9 Nelson-Martin Dawson, Op.cit., volume 2, pages 408, 411, 418-419 et 424.

10 Louis Taché et al, Le Nord de l’Outaouais, Ottawa, Le Droit, 1938, pages 104-106 et 127-29. Voir également : Courtney C. J. Bond, The Ottawa Country, Ottawa, The Queen’s Printer, 1968, page 13.

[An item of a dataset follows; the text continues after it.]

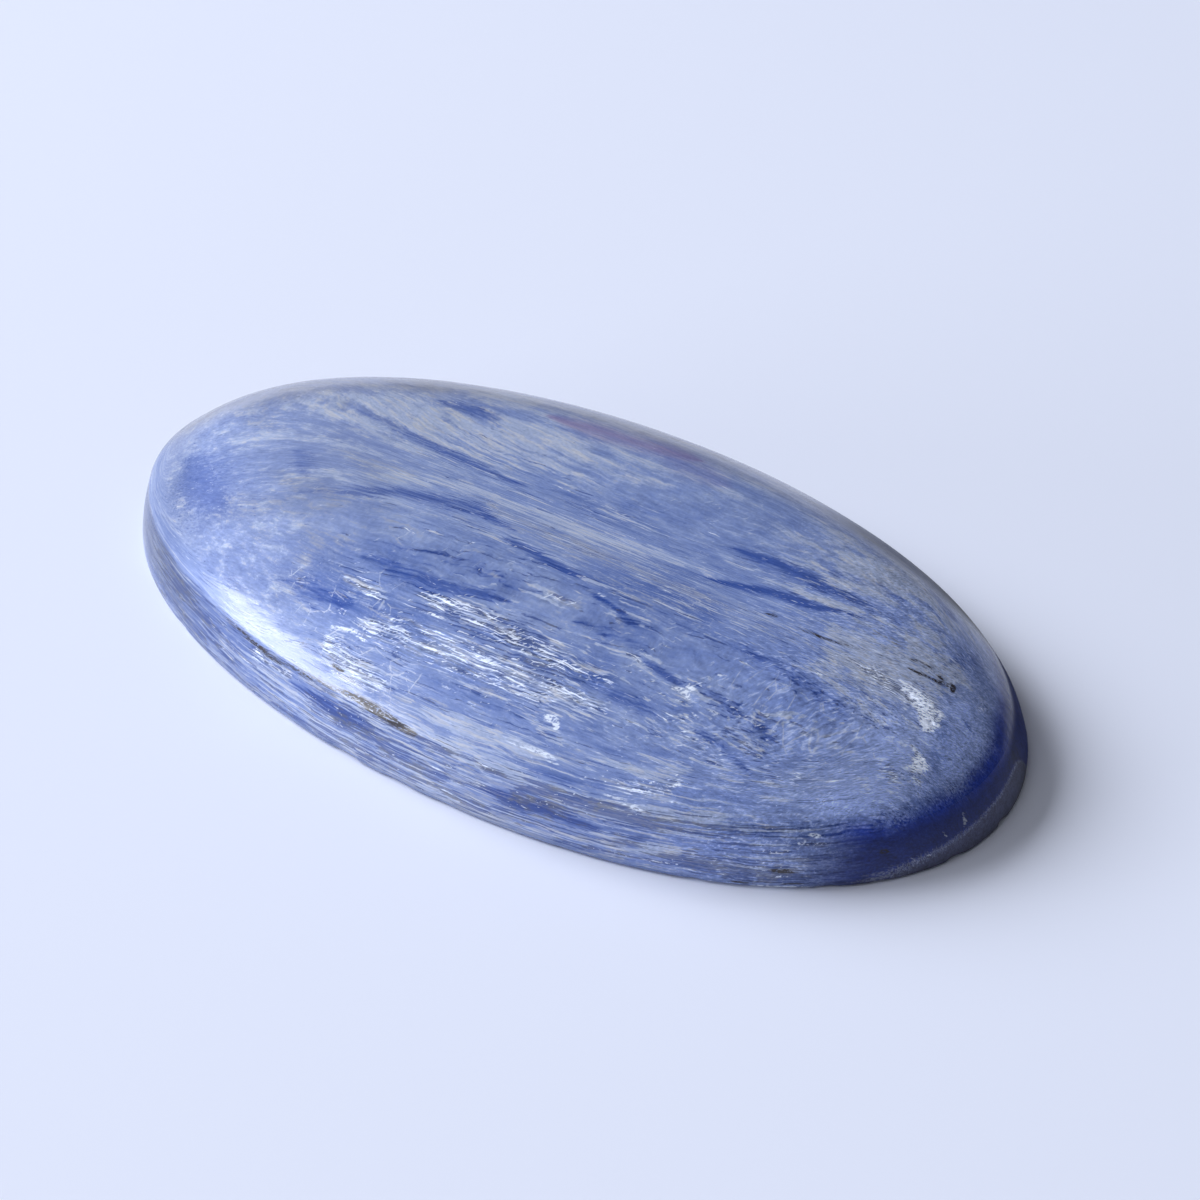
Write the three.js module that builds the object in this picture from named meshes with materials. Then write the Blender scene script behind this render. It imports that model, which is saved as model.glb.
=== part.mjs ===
// Oval cabochon of blue kyanite: one polished natural stone with a low, broad-shouldered dome and a flat back.
// The origin is the middle of the flat back, +X runs along the oval towards its fuller end, and +Z is up.
import * as THREE from 'three';

// Driving dimensions, in millimetres
const length = 42;
const width = 22.2;
const middleHeight = 6.4;
const edgeBevel = 0.15;

// Shape of the oval and of the dome
const outlinePower = 2.06; // 2 is an ellipse, and more is squarer
const girdleHeight = 2.78; // where the steep side meets the dome, in millimetres over the middle
const girdleReach = 0.965; // how far out the dome starts, as a share of the outline's reach
const sidePower = 1.5; // how the side leans in: more keeps it upright for longer
const domePower = 5.2; // how broad the flat of the top is: more gives a fuller shoulder
const fullness = 0.07; // how much wider the +X end is than a true oval
const lean = -0.12; // how much lower the +X end is than the middle

// Facets round the oval, up the steep side, and over the dome to its top
const stepsRound = 96;
const stepsSide = 5;
const stepsDome = 14;

// Section of the stone on a radius from 0 to 1: across the flat back, over the bevel, up the steep side to the
// girdle, and over the dome. The side leans in as height^sidePower, and the dome falls off as radius^domePower.
function domeSection() {
  const points = [new THREE.Vector2(0, 0), new THREE.Vector2(1, 0)];
  for (let step = 0; step <= stepsSide; step += 1) {
    const part = step / stepsSide;
    const radius = 1 - (1 - girdleReach) * part ** sidePower;
    points.push(new THREE.Vector2(radius, edgeBevel + (girdleHeight - edgeBevel) * part));
  }
  for (let step = 1; step < stepsDome; step += 1) {
    const rise = Math.sin((step / stepsDome) * (Math.PI / 2)) ** 2;
    const radius = girdleReach * (1 - rise) ** (1 / domePower);
    points.push(new THREE.Vector2(radius, girdleHeight + (middleHeight - girdleHeight) * rise));
  }
  points.push(new THREE.Vector2(0, middleHeight));
  return points;
}

// Distance from the middle of the oval to its outline in the direction of an angle on the unit circle.
function outlineReach(cosine, sine) {
  const sum = Math.abs(cosine) ** outlinePower + Math.abs(sine) ** outlinePower;
  return sum ** (-1 / outlinePower);
}

// Moves the vertices of the round dome out to the oval, fuller and lower towards +X.
// Below the bevel's height every vertex is drawn in by as much as it is below it.
function shapeOval(geometry) {
  const position = geometry.attributes.position;
  for (let i = 0; i < position.count; i += 1) {
    const angle = Math.atan2(position.getY(i), position.getX(i));
    const share = Math.hypot(position.getX(i), position.getY(i));
    const reach = share * outlineReach(Math.cos(angle), Math.sin(angle));
    const along = Math.cos(angle) * reach;
    const x = along * (length / 2);
    const y = Math.sin(angle) * reach * (width / 2) * (1 + fullness * along);
    const drawnIn = Math.max(edgeBevel - position.getZ(i), 0);
    const distance = Math.hypot(x, y);
    const kept = distance > drawnIn ? (distance - drawnIn) / distance : 0;
    const z = position.getZ(i) > edgeBevel ? position.getZ(i) * (1 + lean * along) : position.getZ(i);
    position.setXYZ(i, x * kept, y * kept, z);
  }
  geometry.computeVertexNormals();
  return geometry;
}

const dome = new THREE.LatheGeometry(domeSection(), stepsRound);
dome.rotateX(Math.PI / 2);

const polishedKyanite = new THREE.MeshStandardMaterial({ color: 0x7688b6, roughness: 0.25, metalness: 0 });
const stone = new THREE.Mesh(shapeOval(dome), polishedKyanite);
stone.name = 'kyanite_cabochon';

const cabochon = new THREE.Group();
cabochon.add(stone);

export default cabochon;
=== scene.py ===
# %% [markdown]
# # An oval cabochon of blue kyanite
#
# The object is one natural stone: a slice of fibrous blue kyanite, ground to an oval with a low dome and
# polished. It has no setting, so the whole model is a single closed shell. The CAD model fixes how long, wide
# and high the stone is. This script makes the fine surface, the grain inside it and its polish.

import bpy
import numpy as np
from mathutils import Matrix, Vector


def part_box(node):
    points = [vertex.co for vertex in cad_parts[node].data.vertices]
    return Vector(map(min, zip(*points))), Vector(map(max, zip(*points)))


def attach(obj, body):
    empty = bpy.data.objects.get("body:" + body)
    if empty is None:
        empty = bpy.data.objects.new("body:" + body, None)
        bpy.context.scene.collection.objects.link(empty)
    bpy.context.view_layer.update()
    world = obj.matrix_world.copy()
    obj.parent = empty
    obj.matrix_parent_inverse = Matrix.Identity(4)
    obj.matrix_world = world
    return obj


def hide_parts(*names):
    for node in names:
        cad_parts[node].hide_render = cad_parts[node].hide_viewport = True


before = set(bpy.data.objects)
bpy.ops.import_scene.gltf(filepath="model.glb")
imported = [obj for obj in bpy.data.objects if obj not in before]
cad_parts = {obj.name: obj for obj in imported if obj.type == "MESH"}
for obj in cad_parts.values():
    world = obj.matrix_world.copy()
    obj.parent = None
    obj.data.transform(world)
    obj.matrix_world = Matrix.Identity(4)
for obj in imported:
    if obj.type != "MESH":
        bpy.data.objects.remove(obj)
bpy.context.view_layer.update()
stone_low, stone_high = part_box("kyanite_cabochon")
METRE = 1000.0  # shapes below are in millimetres, as a stone cutter measures, and a metre is this many
half_length = METRE * (stone_high.x - stone_low.x) / 2
box_width = METRE * (stone_high.y - stone_low.y)
top_height = METRE * stone_high.z
print(f"stone: {2 * half_length:.1f} long, {box_width:.1f} wide and {top_height:.2f} high, in mm")

# %% [markdown]
# ## The oval, its girdle and its dome
#
# A cutter grinds the stone round a template, which leaves a steep side, and then rocks it against the wheel
# to shape the dome. The two meet in a soft line, the girdle, which wears away towards the +X end. Sculpting
# would do, but a formula keeps the exact oval that the CAD model has. A superellipse gives the outline, a
# little fuller towards one end. A section from the top over the girdle to the rim serves every direction.

# %% The outline
OUTLINE_POWER = 2.06
FULLNESS = 0.07


def outline_reach(angle):
    """Distance from the middle of a unit superellipse to its outline, in the direction of an angle:
    the sum of the powers of cosine and sine, to the power of minus one over the outline's power."""
    total = np.abs(np.cos(angle)) ** OUTLINE_POWER + np.abs(np.sin(angle)) ** OUTLINE_POWER
    return total ** (-1 / OUTLINE_POWER)


TRIAL_STEPS = 3601
trial = np.linspace(0, 2 * np.pi, TRIAL_STEPS)
bulge = 1 + FULLNESS * outline_reach(trial) * np.cos(trial)
half_width = box_width / 2 / (outline_reach(trial) * np.sin(trial) * bulge).max()


def oval_point(angle, share):
    """Plan position at a share of the outline's reach: the unit outline stretched to the half length and
    half width, and wider in proportion to how far along it is."""
    along = share * outline_reach(angle) * np.cos(angle)
    across = share * outline_reach(angle) * np.sin(angle)
    return half_length * along, half_width * across * (1 + FULLNESS * along)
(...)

Sources et légendes des médias secondaires

PHOTO No 1
Source : Aquarelle anonyme, bibliothèque de la ville de Montréal, salle Gagnon G4592 http://fr.wikipedia.org/wiki/Fichier:Algonquins.jpg
Légende : Un couple d’Algonquins vers 1700-1720.

PHOTO No 2
Source : C.W. Jefferys, The Picture Gallery of Canadian History, Toronto, The Ryerson Press, volume 1, page 97, reconstitution historique de C.W. Jefferys.
Légende : C.W. Jefferys met en scène un missionnaire jésuite qui tente de convertir les Amérindiens à sa religion.  Cette reconstitution historique permet de comprendre la colère du chef Agwachimagan ou Aouessenipin dit « Le Charbon » lorsqu’il bâme les Robes noires pour les malheurs que ces derniers traînent dans leur sillage jusque dans les villages des Algonquins.

PHOTO No 3
Source : Conseil d’hygiène de la Province de Québec, « Divers spécimens d’éruption variolique », Supplément du Bulletin Sanitaire, février 1902.  Photographe inconnu.
Légende : Un cas de variole ou « picotte » en janvier 1902.  Cette photographie, prise à Montréal 13 jours après l’éruption de la maladie, nous permet d’imaginer l’enfer variolique vécu par les Amérindiens.  Leur système immunitaire était pris totalement au dépourvu par cette maladie en provenance d’Europe et ils n’avaient pas de remède à cette maladie jusqu’alors inconnue à leurs yeux. Cette dernière était d’autant plus foudroyante et le taux de mortalité d’autant plus important vu cette déficience immunitaire.

Texte de l'enregistrement
Extrait du réquisitoire de l’Algonquin AGWACHIMAGAN dit « Le Charbon » contre la Foi chrétienne

J’entends que votre bourg est ébranlé par les discours des robes noires, que plusieurs ont déjà reçu le Baptême, qu’un plus grand nombre le souhaitent, et que vous-même prêtez l’oreille à ces discours qui charment en effet à l’abord…J’ai été parmi les Français à Québec et aux Trois-Rivières; ils m’ont enseigné le fonds de leur doctrine, je n’ignore rien des choses de la Foi : mais plus j’ai approfondi leurs mystères, et moins j’y ai vu le jour.  Ce sont des fables controuvées pour nous donner de véritables craintes d’un feu imaginaire, et sous une fausse espérance d’un bien qui jamais ne nous doit arriver, nous engager dans des malheurs inévitables. Je ne parle pas sans en avoir l’expérience.  Vous avez vu il y a quelques années les Algonquins en si grand nombre que nous étions la terreur de nos ennemis; maintenant nous sommes réduits au néant; les maladies nous ont exterminé, la guerre nous a dépeuplé, la famine nous poursuit en quelque lieu que nous allions.  C’est la Foi qui nous apporte ces malheurs; pour que vous ne doutiez qu’il en soit ainsi, lorsque je descendis il y a deux ans à Québec pour voir où avait abouti la Foi des Montagnais et Algonquins qui avaient reçu le Baptême, on me fit voir une maison remplie de borgnes et de boiteux, d’estropiés et d’aveugles, des squelettes tous décharnés, et de gens qui tous portaient la mort sur leur visage.  Ce sont là les apanages de la Foi, c’est cette Maison qu’ils estiment, (il s’agit de l’hôpital pour les malades bâti près de Québec) ce sont ces gens-là qu’ils caressent, parce que se résoudre à être Chrétien c’est prendre le parti de toutes ces misères. Outre cela, il faut s’attendre de n’être plus heureux, ni à la pêche, ni à la chasse.